Can you output the records below exactly as they are written?
━━━━━━
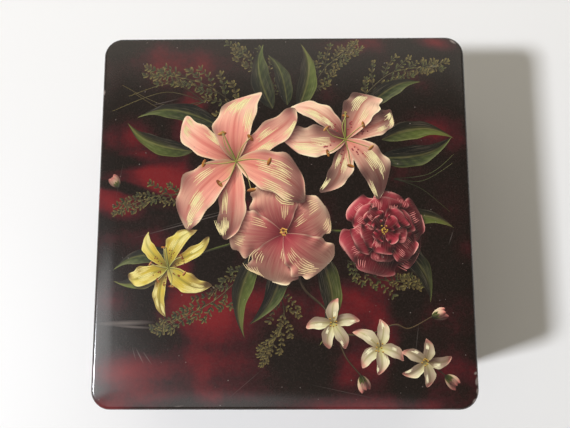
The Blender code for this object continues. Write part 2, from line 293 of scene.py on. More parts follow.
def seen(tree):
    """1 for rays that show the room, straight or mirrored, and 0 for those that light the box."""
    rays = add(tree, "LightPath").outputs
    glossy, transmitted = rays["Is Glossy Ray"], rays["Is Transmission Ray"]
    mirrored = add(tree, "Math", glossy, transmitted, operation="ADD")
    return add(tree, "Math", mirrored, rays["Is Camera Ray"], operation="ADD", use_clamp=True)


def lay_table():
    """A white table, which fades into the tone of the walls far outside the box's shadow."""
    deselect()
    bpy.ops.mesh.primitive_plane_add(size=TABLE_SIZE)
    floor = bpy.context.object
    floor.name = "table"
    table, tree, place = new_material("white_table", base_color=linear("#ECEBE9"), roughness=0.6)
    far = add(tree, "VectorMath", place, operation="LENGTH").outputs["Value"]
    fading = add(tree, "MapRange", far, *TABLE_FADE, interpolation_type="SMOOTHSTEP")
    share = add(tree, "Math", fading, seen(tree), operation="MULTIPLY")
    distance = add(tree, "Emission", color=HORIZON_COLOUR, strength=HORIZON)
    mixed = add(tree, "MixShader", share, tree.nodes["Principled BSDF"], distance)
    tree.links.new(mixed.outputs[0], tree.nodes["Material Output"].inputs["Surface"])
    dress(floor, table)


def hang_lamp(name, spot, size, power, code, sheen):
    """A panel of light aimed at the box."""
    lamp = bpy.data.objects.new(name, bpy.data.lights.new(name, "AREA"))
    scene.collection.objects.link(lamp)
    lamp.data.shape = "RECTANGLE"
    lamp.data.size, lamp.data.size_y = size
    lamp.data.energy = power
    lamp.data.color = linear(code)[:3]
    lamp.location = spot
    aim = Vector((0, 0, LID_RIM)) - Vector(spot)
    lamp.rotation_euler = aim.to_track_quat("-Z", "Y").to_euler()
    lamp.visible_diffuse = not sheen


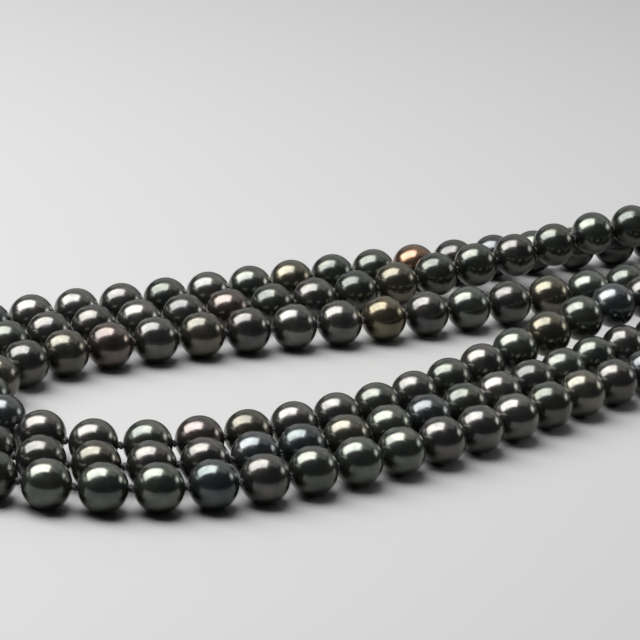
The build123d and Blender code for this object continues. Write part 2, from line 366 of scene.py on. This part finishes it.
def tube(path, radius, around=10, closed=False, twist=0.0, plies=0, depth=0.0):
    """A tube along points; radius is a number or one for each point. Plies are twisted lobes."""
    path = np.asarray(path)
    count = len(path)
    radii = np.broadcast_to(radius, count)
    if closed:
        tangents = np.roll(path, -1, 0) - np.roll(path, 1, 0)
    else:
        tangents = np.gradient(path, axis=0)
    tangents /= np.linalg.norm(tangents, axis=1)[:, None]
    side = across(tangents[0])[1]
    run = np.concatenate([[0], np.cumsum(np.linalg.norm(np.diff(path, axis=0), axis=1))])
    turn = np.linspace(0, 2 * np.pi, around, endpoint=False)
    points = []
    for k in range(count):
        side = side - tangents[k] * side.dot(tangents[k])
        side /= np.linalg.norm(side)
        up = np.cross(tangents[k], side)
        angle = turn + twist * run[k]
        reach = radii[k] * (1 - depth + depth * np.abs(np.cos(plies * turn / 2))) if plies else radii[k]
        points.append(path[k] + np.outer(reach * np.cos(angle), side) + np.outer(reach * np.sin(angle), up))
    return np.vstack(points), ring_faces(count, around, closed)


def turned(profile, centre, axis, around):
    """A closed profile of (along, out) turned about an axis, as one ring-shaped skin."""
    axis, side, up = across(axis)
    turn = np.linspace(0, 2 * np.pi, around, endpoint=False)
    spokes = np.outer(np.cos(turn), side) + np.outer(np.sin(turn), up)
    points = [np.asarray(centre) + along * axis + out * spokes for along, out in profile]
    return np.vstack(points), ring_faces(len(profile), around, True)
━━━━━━
[Expected output]
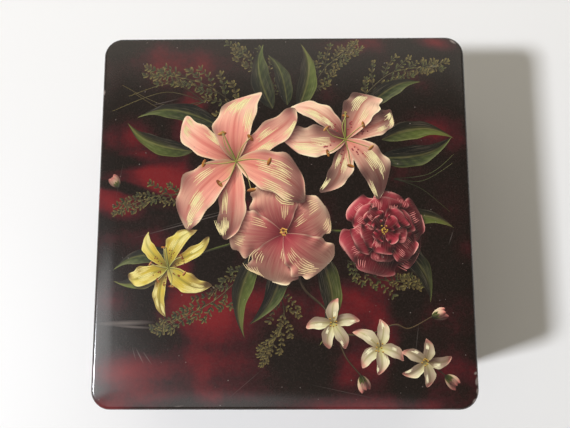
The Blender code for this object continues. Write part 2, from line 293 of scene.py on. More parts follow.
def seen(tree):
    """1 for rays that show the room, straight or mirrored, and 0 for those that light the box."""
    rays = add(tree, "LightPath").outputs
    glossy, transmitted = rays["Is Glossy Ray"], rays["Is Transmission Ray"]
    mirrored = add(tree, "Math", glossy, transmitted, operation="ADD")
    return add(tree, "Math", mirrored, rays["Is Camera Ray"], operation="ADD", use_clamp=True)


def lay_table():
    """A white table, which fades into the tone of the walls far outside the box's shadow."""
    deselect()
    bpy.ops.mesh.primitive_plane_add(size=TABLE_SIZE)
    floor = bpy.context.object
    floor.name = "table"
    table, tree, place = new_material("white_table", base_color=linear("#ECEBE9"), roughness=0.6)
    far = add(tree, "VectorMath", place, operation="LENGTH").outputs["Value"]
    fading = add(tree, "MapRange", far, *TABLE_FADE, interpolation_type="SMOOTHSTEP")
    share = add(tree, "Math", fading, seen(tree), operation="MULTIPLY")
    distance = add(tree, "Emission", color=HORIZON_COLOUR, strength=HORIZON)
    mixed = add(tree, "MixShader", share, tree.nodes["Principled BSDF"], distance)
    tree.links.new(mixed.outputs[0], tree.nodes["Material Output"].inputs["Surface"])
    dress(floor, table)


def hang_lamp(name, spot, size, power, code, sheen):
    """A panel of light aimed at the box."""
    lamp = bpy.data.objects.new(name, bpy.data.lights.new(name, "AREA"))
    scene.collection.objects.link(lamp)
    lamp.data.shape = "RECTANGLE"
    lamp.data.size, lamp.data.size_y = size
    lamp.data.energy = power
    lamp.data.color = linear(code)[:3]
    lamp.location = spot
    aim = Vector((0, 0, LID_RIM)) - Vector(spot)
    lamp.rotation_euler = aim.to_track_quat("-Z", "Y").to_euler()
    lamp.visible_diffuse = not sheen


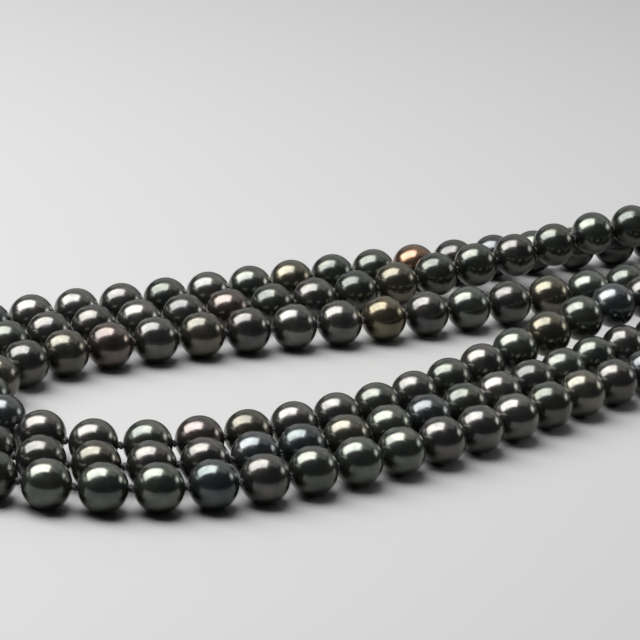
The build123d and Blender code for this object continues. Write part 2, from line 366 of scene.py on. This part finishes it.
def tube(path, radius, around=10, closed=False, twist=0.0, plies=0, depth=0.0):
    """A tube along points; radius is a number or one for each point. Plies are twisted lobes."""
    path = np.asarray(path)
    count = len(path)
    radii = np.broadcast_to(radius, count)
    if closed:
        tangents = np.roll(path, -1, 0) - np.roll(path, 1, 0)
    else:
        tangents = np.gradient(path, axis=0)
    tangents /= np.linalg.norm(tangents, axis=1)[:, None]
    side = across(tangents[0])[1]
    run = np.concatenate([[0], np.cumsum(np.linalg.norm(np.diff(path, axis=0), axis=1))])
    turn = np.linspace(0, 2 * np.pi, around, endpoint=False)
    points = []
    for k in range(count):
        side = side - tangents[k] * side.dot(tangents[k])
        side /= np.linalg.norm(side)
        up = np.cross(tangents[k], side)
        angle = turn + twist * run[k]
        reach = radii[k] * (1 - depth + depth * np.abs(np.cos(plies * turn / 2))) if plies else radii[k]
        points.append(path[k] + np.outer(reach * np.cos(angle), side) + np.outer(reach * np.sin(angle), up))
    return np.vstack(points), ring_faces(count, around, closed)


def turned(profile, centre, axis, around):
    """A closed profile of (along, out) turned about an axis, as one ring-shaped skin."""
    axis, side, up = across(axis)
    turn = np.linspace(0, 2 * np.pi, around, endpoint=False)
    spokes = np.outer(np.cos(turn), side) + np.outer(np.sin(turn), up)
    points = [np.asarray(centre) + along * axis + out * spokes for along, out in profile]
    return np.vstack(points), ring_faces(len(profile), around, True)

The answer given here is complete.